Because of my love for the Proverbs and the perpetual value the wisdom of the book has been for my life, I wanted to instil its counsel early in the life of my daughter. So from the time she was very young, I began incorporating the book of Proverbs into our family worship routine.
A SIMPLE, EFFECTIVE EXERCISE
Here’s how I did it. In the beginning I would read a third of a chapter to her every night. During the first month of every quarter (that is, January, April, July, and October) I would read the first third of the chapter that corresponds with the day of each month.
On the second month of each quarter I read the middle third of the chapter for the day. And on the last month of the quarter I read the last third of the chapter. So on January 1 I read Proverbs 1:1-11 (or thereabouts). On February 1 I read Proverbs 1:12-22. And on March 1 I read Proverbs 1:23-33.
After a few years, I started reading half a chapter each night, alternating every other month. So on January 1 I read Proverbs 1:1-17 or so, and on February 1 I read Proverbs 1:18-33. Then when she was old enough, I began reading the entire chapter each evening, covering all of chapter one on the first of every month, all of chapter two on the second of each month, and so forth.
After these few minutes in the Proverbs, I would turn to wherever else we were reading in the Bible at that time.

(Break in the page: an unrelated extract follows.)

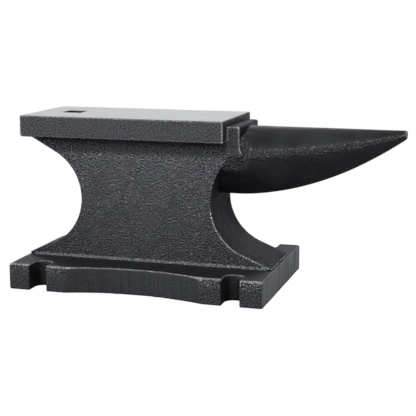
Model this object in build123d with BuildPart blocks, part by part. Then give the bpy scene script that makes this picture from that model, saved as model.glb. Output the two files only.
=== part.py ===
from build123d import *
from math import asin, atan2, cos, hypot, sin, sqrt
import os

# Single-horn anvil, built up from a base, a waist, a face slab, a cutting table and a horn, with
# the weld beads that join them as pieces of their own. Millimetres. The origin is the centre of the
# base's underside, +X points along the horn, +Z is up, and the anvil is symmetric about Y = 0.

# --- Driving dimensions -------------------------------------------------------------------------

# Base
base_length = 250.0
base_width = 160.0
base_thickness = 24.8
slot_width = 17.0
slot_depth = 21.0
slot_spacing_x = 190.0
slot_mouth_radius = 3.0
scallop_length = 135.0
scallop_depth = 11.5
base_corner_radius = 2.0
base_edge_radius = 1.2

# Waist
waist_width = 70.0
waist_edge_radius = 0.8
waist_toe_inset = 0.6
heel_toe_height = 1.5
horn_toe_height = 0.3
curve_height = 83.5
curve_radius = 50.0
heel_curve_x = -118.0
horn_curve_x = 113.2
horn_upper_curve_radius = 66.0

# Face slab
face_heel_x = -124.0
face_end_x = 79.0
face_width = 100.0
face_thickness = 20.4
overall_height = 163.7
face_edge_radius = 1.2
face_top_chamfer = 0.35

# Hardie hole, square
hardie_size = 19.0
hardie_x = -88.0

# Cutting table
table_front_x = 91.0
table_top = 158.0
table_flare = 4.0
table_flare_height = 14.0
table_edge_radius = 1.6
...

Somewhere along the way I stumbled upon a practice that dramatically increased her listening and understanding. Before I started reading I said, ‘I want you to pick a verse and explain it to me, and one for me to explain to you.’ This made a huge difference. Often, of course, her explanation of a verse was off base or unclear. That gave me another occasion to make the Bible clearer to her. I commend this simple, but effective, exercise to you.